» Aim
Which lines contain the word "Vector"? Return each of them as written.

--------

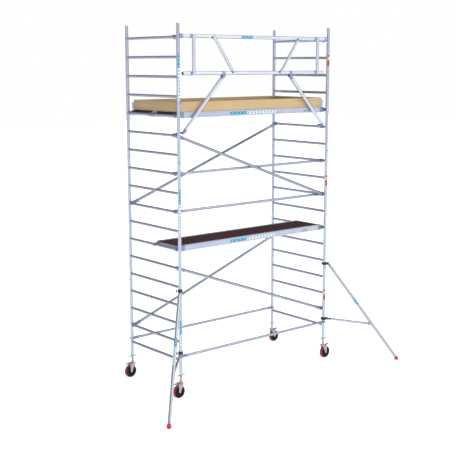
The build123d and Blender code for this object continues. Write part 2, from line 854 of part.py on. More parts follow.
def build_fork(x, y, out, name):
    """The fork with its swivel cup and the ears of the brake lever, and the axle bolt."""
    axle_x = x + out * trail
    pivot_x = x + out * lever_pivot_x
    with BuildPart() as bolt:
        with BuildSketch(Plane(origin=(axle_x, y + arm_outer + axle_head, axle_z), z_dir=(0, -1, 0))):
            Circle(axle_d / 2)
        extrude(amount=2 * (arm_outer + axle_head))
        for face in (-1, 1):
            with BuildSketch(Plane(origin=(axle_x, y + face * arm_outer, axle_z), z_dir=(0, face, 0))):
                RegularPolygon(axle_head_d / 2, 6)
            extrude(amount=axle_head)
    with BuildPart() as fork:
        with BuildSketch(Plane(origin=(x + out * trail / 2, y, fork_under))):
            Rectangle(2 * fork_half_width, 2 * ear_out)
        extrude(amount=fork_top_plate)
        for face in (-1, 1):
            arm_start = (axle_x, y + face * arm_inner, axle_z)
            with BuildSketch(Plane(origin=arm_start, x_dir=(1, 0, 0), z_dir=(0, -1, 0))):
                Circle(fork_tip_d / 2)
                with BuildLine():
                    Polyline(
                        (-fork_tip_d / 2, 0),
                        (fork_tip_d / 2, 0),
                        (fork_half_width - out * trail / 2, fork_under - axle_z),
                        (-fork_half_width - out * trail / 2, fork_under - axle_z),
                        close=True,
                    )
                make_face()
            extrude(amount=-face * fork_plate)
            ear_start = (pivot_x, y + face * ear_in, lever_z)
            with BuildSketch(Plane(origin=ear_start, x_dir=(1, 0, 0), z_dir=(0, face, 0))):
                Circle(ear_length / 2)
                Rectangle(ear_length, 2 * lever_pivot_rise)
            extrude(amount=ear_plate)
        with BuildSketch(Plane(origin=(x, y, fork_top))):
            Circle(swivel_cup_d / 2)
        extrude(amount=swivel_z + swivel_cup_height / 2 - fork_top)
        with BuildSketch(Plane(origin=(pivot_x, y - ear_in, lever_z), z_dir=(0, 1, 0))):
            Circle(lever_pin_d / 2)
        extrude(amount=2 * ear_in)
        with BuildSketch(Plane(origin=(x, y, swivel_z))):
            Circle(spindle_d / 2 + running_clearance)
        extrude(amount=swivel_cup_height, mode=Mode.SUBTRACT)
        with BuildSketch(Plane(origin=(x, y, fork_under))):
            Circle(kingpin_d / 2 + running_clearance)
        extrude(amount=swivel_z - fork_under, mode=Mode.SUBTRACT)
        with BuildSketch(Plane(origin=(axle_x, y - arm_outer, axle_z), z_dir=(0, 1, 0))):
            Circle(axle_d / 2)
        extrude(amount=2 * arm_outer, mode=Mode.SUBTRACT)
    save_group([fork, bolt], f"caster_fork_{name}")


def build_wheel(x, y, out, name):
    """The hub on its axle, and the tyre round it."""
    axle_x = x + out * trail
    rim_r = wheel_d / 2 - tyre_thickness
    middle = Plane(origin=(axle_x, y, axle_z), x_dir=(0, 1, 0), z_dir=(1, 0, 0))
    axle = Axis((axle_x, y, axle_z), (0, 1, 0))
    bore_r = axle_d / 2 + running_clearance
    with BuildPart() as hub:
        with BuildSketch(middle):
            with Locations((0, bore_r)):
                Rectangle(wheel_width, hub_boss_d / 2 - bore_r, align=(Align.CENTER, Align.MIN))
                Rectangle(hub_web, rim_r - bore_r, align=(Align.CENTER, Align.MIN))
            with Locations((0, rim_r)):
                Rectangle(wheel_width - hub_rim, hub_rim, align=(Align.CENTER, Align.MAX))
        revolve(axis=axle)
    save(hub, f"wheel_hub_{name}")
    with BuildPart() as tyre:
        with BuildSketch(middle):
            with Locations((0, rim_r)):
                Rectangle(wheel_width, tyre_thickness, align=(Align.CENTER, Align.MIN))
            fillet(vertices().group_by(Axis.Y)[-1], tyre_corner)
        revolve(axis=axle)
    save(tyre, f"tyre_{name}")


def build_lever(x, y, out, name):
    """The brake lever: two arms astride the swivel, prongs in front and a pedal behind."""
    back = lever_pivot_x + ear_length / 2
    with BuildPart() as lever:
        for face in (-1, 1):
            arm_start = (x, y + face * lever_in, lever_z)
            with BuildSketch(Plane(origin=arm_start, x_dir=(out, 0, 0), z_dir=(0, -out, 0))):
                with BuildLine():
                    Polyline(
                        (-prong_x, -lever_height / 2),
                        (back, -lever_height / 2),
                        (back, lever_height / 2),
                        (-prong_x + lever_height, lever_height / 2),
                        (-prong_x, prong_rise),
                        (-prong_x - lever_height, prong_rise),
                        close=True,
                    )
                make_face()
                with Locations((lever_pivot_x, 0)):
                    Circle(lever_pin_d / 2 + running_clearance, mode=Mode.SUBTRACT)
            extrude(amount=-out * face * lever_plate)
        low_x, high_x = sorted((x + out * (back - lever_plate), x + out * back))
        with BuildSketch(Plane(origin=(low_x, y, lever_z - lever_height / 2))):
            Rectangle(high_x - low_x, 2 * lever_out, align=(Align.MIN, Align.CENTER))
        extrude(amount=lever_height)
        low_x, high_x = sorted((x + out * (back - lever_plate), x + out * lever_reach))
        with BuildSketch(Plane(origin=(low_x, y, lever_z - lever_plate / 2))):
            Rectangle(high_x - low_x, lever_out, align=(Align.MIN, Align.CENTER))
        extrude(amount=lever_plate)
        low_x, high_x = sorted((x + out * (lever_reach - pedal_length), x + out * lever_reach))
        with BuildSketch(Plane(origin=(low_x, y, lever_z - lever_height / 2))):
            Rectangle(high_x - low_x, 2 * lever_in, align=(Align.MIN, Align.CENTER))
        extrude(amount=lever_height)
    save(lever, f"brake_lever_{name}")


def build_casters():
    for end_name, end in ENDS.items():
        for side_name, side in SIDES.items():
            x, y = side * half_bay, end * half_frame
            name = f"{end_name}_{side_name}"
            build_leg(x, y, name)
            build_nut(x, y, name)
            build_fork(x, y, side, name)
            build_wheel(x, y, side, name)
            build_lever(x, y, side, name)


os.makedirs("parts", exist_ok=True)
build_end_frames()
build_braces()
build_platforms()
build_toe_boards()
build_guardrail()
for outrigger_name, outrigger_side in SIDES.items():
    build_outrigger(outrigger_name, outrigger_side)
build_casters()
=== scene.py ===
from math import asin, cos, pi, radians, sin, sqrt
import bmesh
import bpy
from mathutils import Matrix, Vector


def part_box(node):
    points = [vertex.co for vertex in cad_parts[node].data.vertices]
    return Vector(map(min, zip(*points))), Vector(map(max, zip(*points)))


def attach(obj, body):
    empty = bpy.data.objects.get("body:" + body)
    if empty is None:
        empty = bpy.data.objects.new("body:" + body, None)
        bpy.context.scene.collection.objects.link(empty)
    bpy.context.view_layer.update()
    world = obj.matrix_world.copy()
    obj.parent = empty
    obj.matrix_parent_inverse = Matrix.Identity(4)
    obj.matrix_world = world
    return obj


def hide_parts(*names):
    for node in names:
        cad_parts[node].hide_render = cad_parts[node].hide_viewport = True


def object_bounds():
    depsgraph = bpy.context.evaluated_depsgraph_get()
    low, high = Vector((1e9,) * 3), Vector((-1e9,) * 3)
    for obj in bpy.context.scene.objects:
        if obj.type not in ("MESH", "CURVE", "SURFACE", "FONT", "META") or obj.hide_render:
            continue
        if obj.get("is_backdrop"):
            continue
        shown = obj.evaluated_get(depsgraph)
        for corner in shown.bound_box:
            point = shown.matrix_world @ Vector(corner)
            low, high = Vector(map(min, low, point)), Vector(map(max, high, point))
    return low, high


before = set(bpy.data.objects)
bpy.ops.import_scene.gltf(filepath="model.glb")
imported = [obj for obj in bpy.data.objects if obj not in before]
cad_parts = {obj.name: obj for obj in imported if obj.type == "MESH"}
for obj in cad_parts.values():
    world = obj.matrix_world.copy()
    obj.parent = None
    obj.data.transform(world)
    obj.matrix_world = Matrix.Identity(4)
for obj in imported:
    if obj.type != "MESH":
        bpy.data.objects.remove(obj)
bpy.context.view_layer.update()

# Sizes in metres that go with the CAD nodes
POST_R = 0.0254
POST_WALL = 0.0024
RUNG_R = 0.02
ABOVE_RUNG = 0.06
BRACE_R = 0.022
CLAW_BORE = 0.0203
CLAW_OUTER = 0.032
CLAW_WIDTH = 0.044
CLAW_REACH = 0.058
CLAW_GAP = 0.0366
CLAW_MOUTH = -120
SLEEVE_START = 0.056
TUBE_WALL = 0.0022
X, Y, UP = Vector((1, 0, 0)), Vector((0, 1, 0)), Vector((0, 0, 1))
CORNERS = [(end, side) for end in ("front", "back") for side in ("left", "right")]


def centre(node):
    low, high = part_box(node)
    return (low + high) / 2


base_low, base_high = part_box("base_frame_left")
middle_low, middle_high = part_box("middle_frame_left")
top_low, top_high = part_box("top_frame_left")
HALF_BAY = -centre("base_frame_left").x
HALF_FRAME = base_high.y - POST_R
PITCH = (middle_high.z - middle_low.z) / 7
SIDE = {"left": -1, "right": 1}
END = {"front": -1, "back": 1}


def rung_z(number):
    """The height of a rung's axis, counted from 0 at the bottom."""
    return base_high.z - ABOVE_RUNG + (number - 3) * PITCH


# Materials: each one is made of nodes, with its colour, wear, roughness and bump from noise
EVEN, LONG = (1, 1, 1), (1, 1, 0.02)
BLANK, WHITE = (0, 0, 0), (1, 1, 1)


def feed(tree, node, inputs):
    """Sets a node's inputs: each one is a value, or the output that feeds it."""
    for name, value in inputs.items():
        if isinstance(value, bpy.types.NodeSocket):
            tree.links.new(value, node.inputs[name])
        else:
            node.inputs[name].default_value = value


def add_node(tree, kind, output, inputs=None, **settings):
    """Adds a shader node and returns one of its outputs."""
    made = tree.nodes.new("ShaderNode" + kind)
    for name, value in settings.items():
        setattr(made, name, value)
    feed(tree, made, inputs or {})
    return made.outputs[output]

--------

» Problem solution
from mathutils import Matrix, Vector
    return Vector(map(min, zip(*points))), Vector(map(max, zip(*points)))
    low, high = Vector((1e9,) * 3), Vector((-1e9,) * 3)
            point = shown.matrix_world @ Vector(corner)
            low, high = Vector(map(min, low, point)), Vector(map(max, high, point))
X, Y, UP = Vector((1, 0, 0)), Vector((0, 1, 0)), Vector((0, 0, 1))